L’opera della Santamaria muove intanto da una breve introduzione nella quale si espongono le ragioni del lavoro, segnalando il ruolo avuto dalla corrente spiritualista italiana nell’attività pedagogica del XIX secolo, anche in rapporto alle istanze del positivismo dominante nella seconda metà dell’Ottocento, con l’intenzione di riparare alle dimenticanze della storiografia pedagogica e filosofica straniera ma anche italiana nei confronti di un compiuto indirizzo di pensiero.

La lettura che la Santamaria offre del pensiero di Allievo e dei filosofi che hanno interpretato i programmi legati alla corrente spiritualista si presenta rigorosamente circoscritta alla valenza pedagogico-educativa di tali pensatori. Tuttavia la loro collocazione storica nel periodo risorgimentale e in quello immediatamente posteriore permette all’ autrice, nell’ampio quadro della trattazione, opportune considerazioni attinenti a quel carattere di propaganda educativa tipico dell’approccio pedagogico degli scrittori esaminati. Il tema emergente è legato quindi all’affermazione di uno spirito nazionale e di una visione più comprensiva del concetto di patria attraverso un indirizzo cristiano di educazione, che con il suo carattere pratico e divulgativo avrebbe raggiunto tutti i settori della società. Tali formulazioni rispondevano alla precisa necessità di creare una vera e autonoma coscienza educativa nel Paese e, di fronte ad una istruzione pubblica tutta da strutturare, essi si candidavano a rappresentare un’alternativa di pedagogia cattolica più moderna e aggiornata rispetto alla posizione reazionaria dei Gesuiti. C’è da precisare che Emilia Santamaria, nella sua analisi, sofferma inoltre l’attenzione sugli aspetti tecnico-didattici della pedagogia spiritualista muovendo da una elaborazione filosofica e distaccandosi da una chiave interpretativa di carattere storico-politico in grado di leggere il substrato più propriamente politico di quelle formulazioni.

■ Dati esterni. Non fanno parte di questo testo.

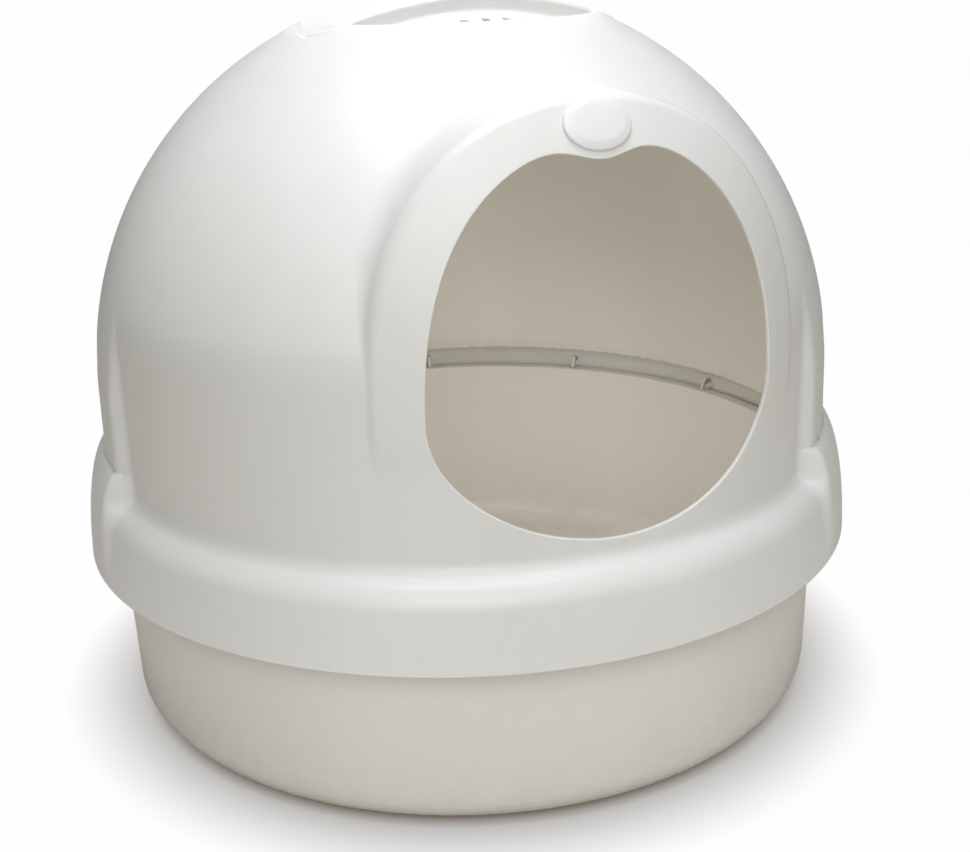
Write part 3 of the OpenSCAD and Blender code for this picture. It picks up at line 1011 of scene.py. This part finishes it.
class LITTERBOX_OT_hood(bpy.types.Operator):
    """Builds the domed hood with its collar, grips, facade, crown, seat ribs and filter socket"""
    bl_idname = "litter_box.hood"
    bl_label = "Hood"

    def execute(self, context):
        scene = context.scene
        form = HoodForm(scene)
        shell = hood_shell(form)
        self.filter_socket(scene, form, shell)
        self.seat_ribs(scene, form, shell)
        c = scene.litter_box_colours
        material = pearl_plastic("hood_plastic", c.hood, c.hood_dark)
        new_piece("domed_hood", shell.mesh("domed_hood"), material, "hood", "hood")
        return {"FINISHED"}

    def filter_socket(self, scene, form, shell):
        """The ring under the crown; its top runs into the hood's wall."""
        f, c = scene.litter_box_filter, scene.litter_box_crown
        inner, outer = f.socket_r, f.socket_r + f.socket_wall
        ceiling = math.sqrt((form.floor_r - form.hood.wall) ** 2 - outer ** 2)
        low = form.dome_z + ceiling - f.socket_h
        turns = 240
        around = circle(turns)
        heights = np.arange(low + 12 * MM, form.top_z, 0.25 * MM)
        edge = 0.7 * MM
        foot = [(inner, None), (inner, low + edge), (inner + 0.3 * edge, low + 0.3 * edge),
                (inner + edge, low), (outer - edge, low), (outer - 0.3 * edge, low + 0.3 * edge),
                (outer, low + edge), (outer, None)]
        rows = []
        for r, z in foot:
            x, y = r * np.cos(around), r * np.sin(around)
            if z is None:
                columns = np.stack(np.broadcast_arrays(x[:, None], y[:, None], heights), -1)
                deep = form(columns) > -form.hood.wall / 2
                z = heights[deep.argmax(1)]
            rows.append(np.stack(np.broadcast_arrays(x, y, z), -1))
        rows.insert(1, 0.5 * (rows[0] + rows[1]))
        rows.insert(-1, 0.5 * (rows[-1] + rows[-2]))
        first = shell.add(np.concatenate(rows), [])
        rings = [[first + k * turns + i for i in range(turns)] for k in range(len(rows))]
        for low_ring, high_ring in zip(rings, rings[1:] + rings[:1]):
            for i in range(turns):
                j = (i + 1) % turns
                shell.faces.append([low_ring[i], high_ring[i], high_ring[j], low_ring[j]])

    def seat_ribs(self, scene, form, shell):
        """Ribs inside the shoulder that rest on the pan's rim."""
        p = scene.litter_box_pan
        lip_r = form.shoulder_end[0] - form.hood.wall - p.rim_gap
        start_r = lip_r - p.rim_reach
        low = RIM_Z + p.seat_clear
        high = low + p.seat_h
        edge = 0.4 * MM
        heights = np.linspace(low, high, 5)
        for i in range(p.seat_count):
            turn = (i + 0.5) * 2 * math.pi / p.seat_count
            out = np.array((math.cos(turn), math.sin(turn), 0.0))
            aside = np.array((-math.sin(turn), math.cos(turn), 0.0))
            probe = out * (form.crease_r + 4 * MM) + np.outer(heights, (0, 0, 1))
            back = settle_along(lambda q: form(q) + form.hood.wall / 2, probe, out)
            back_r = back @ out
            front = rounded([(back_r[0], low, 0), (start_r, low, 1.2 * MM),
                             (start_r, low + 0.45 * p.seat_h, 2 * MM),
                             (start_r + 0.45 * p.seat_h, high, 2 * MM), (back_r[-1], high, 0)], 3)
            outline = np.concatenate([front, np.stack([back_r, heights], 1)[::-1][1:-1]])
            n = len(outline)
            middle = outline.mean(0)
            small = outline + unit(middle - outline) * edge
            rows = []
            for side, ring in ((-1, small), (-1, outline), (1, outline), (1, small)):
                off = side * (p.seat_t / 2 - (edge if ring is outline else 0))
                rows.append(ring[:, :1] * out + ring[:, 1:] * (0, 0, 1) + off * aside)
            first = shell.add(np.concatenate(rows), [])
            rings = [[first + k * n + i for i in range(n)] for k in range(4)]
            for a, b in zip(rings, rings[1:]):
                for k in range(n):
                    shell.faces.append([a[k - 1], a[k], b[k], b[k - 1]])
            shell.faces.append(rings[0])
            shell.faces.append(rings[3][::-1])


class LITTERBOX_OT_pan(bpy.types.Operator):
    """Turns the deep pan with its rolled rim and foot ring"""
    bl_idname = "litter_box.pan"
    bl_label = "Pan"

    def execute(self, context):
        scene = context.scene
        p, c = scene.litter_box_pan, scene.litter_box_colours
        form = HoodForm(scene)
        lip_r = form.shoulder_end[0] - form.hood.wall - p.rim_gap
        top_r = lip_r - p.rim_reach
        base_r = top_r - p.taper
        foot_r = base_r - p.base_round - p.foot_w
        wall_top = RIM_Z - p.rim_drop - 4 * MM
        outline = rounded([
            (0, p.foot_h, 0), (foot_r - 3 * p.foot_h, p.foot_h, 2 * MM), (foot_r, 0, 2 * MM),
            (base_r, 0, p.base_round), (top_r, wall_top, 1 * MM),
            (top_r, RIM_Z - p.rim_t, 1 * MM), (lip_r - p.rim_t, RIM_Z - p.rim_t, 1 * MM),
            (lip_r - p.rim_t, RIM_Z - p.rim_drop, 0.9 * MM), (lip_r, RIM_Z - p.rim_drop, 0.9 * MM),
            (lip_r, RIM_Z, p.rim_t), (top_r - p.wall, RIM_Z, 1.8 * MM),
            (top_r - p.wall, wall_top, 1 * MM), (base_r - p.wall, p.wall, p.base_round - p.wall),
            (foot_r, p.wall, 6 * MM), (foot_r - 4 * MM, p.wall + p.foot_h, 6 * MM),
            (0, p.wall + p.foot_h, 0)], 7)
        points, faces = lathe(spread(outline, 9 * MM), 288, False)
        mesh = smooth_mesh("deep_pan", points, faces, 60)
        material = pearl_plastic("pan_plastic", c.pan, c.pan_dark, dust=0.25)
        new_piece("deep_pan", mesh, material, "pan", "litter_pan")
        return {"FINISHED"}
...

 Tra la prima e la seconda metà dell’Ottocento in Italia ebbe particolare sviluppo la corrente del “liberalismo cattolico” che annoverava tra i propri rappresentanti alcune tra le più alte espressioni della cultura italiana del secolo; ad essa appartennero uomini come Gioberti, Rosmini, Manzoni, Capponi, Tommaseo, Lambruschini tra i maggiori. A tale orientamento inoltre guardavano uomini operanti direttamente sul terreno del confronto politico come Massimo D’ Azeglio, Bettino Ricasoli e in parte anche Camillo di Cavour. Come efficacemente segnala Pietro Fossi nel suo Italiani dell’Ottocento 5-nella cui bibliografia ricorre più volte il nome della Santamaria- questi pensatori furono gli autori di una precisa operazione socio-culturale: infatti associarono alla difesa dei nuovi ideali di libertà civile e politica, finalizzati a fornire alla patria gli istituti e gli strumenti delle libertà costituzionali, il rispetto per il tradizionale sentimento religioso, ottenendo tuttavia, in vari settori dell’opinione pubblica e della realtà sociale, un inasprimento delle lotte e dei contrasti di interesse. Dopo il 1870 i difficili rapporti tra Stato e Chiesa coinvolgono inevitabilmente, in maniera molto grave, anche lo sviluppo della scuola statale; e le problematiche filosofiche e pedagogiche di questi autori, protagonisti attivi della cultura italiana, non potevano ignorare la questione, anzi, da esse filtra una materia densa di contenuti politici, anche aspri, che però l’autrice ha tenuto a rispettosa distanza nella sua trattazione.


[1]F. Cambi, La ricerca storico-educativa in Italia 1945-1990, Milano, Muria Editore, 1993, p. 183.

[2]E. Formiggini Santamaria, La pedagogia italiana nella seconda metà del secolo XIX. Parte prima. Gli spiritualisti, Roma, Formiggini Editore, 1920.

[3] Ivi, p. 17.

[4] D. Reolon, La Pedagogia di Emilia Formiggini Santamaria come realismo spirituale, Pavia, Luigi Ponzio Editore, 1965, p. 18

[5]P. Fossi, Italiani dell’Ottocento, Firenze, Libreria Editrice Fiorentina, 1941.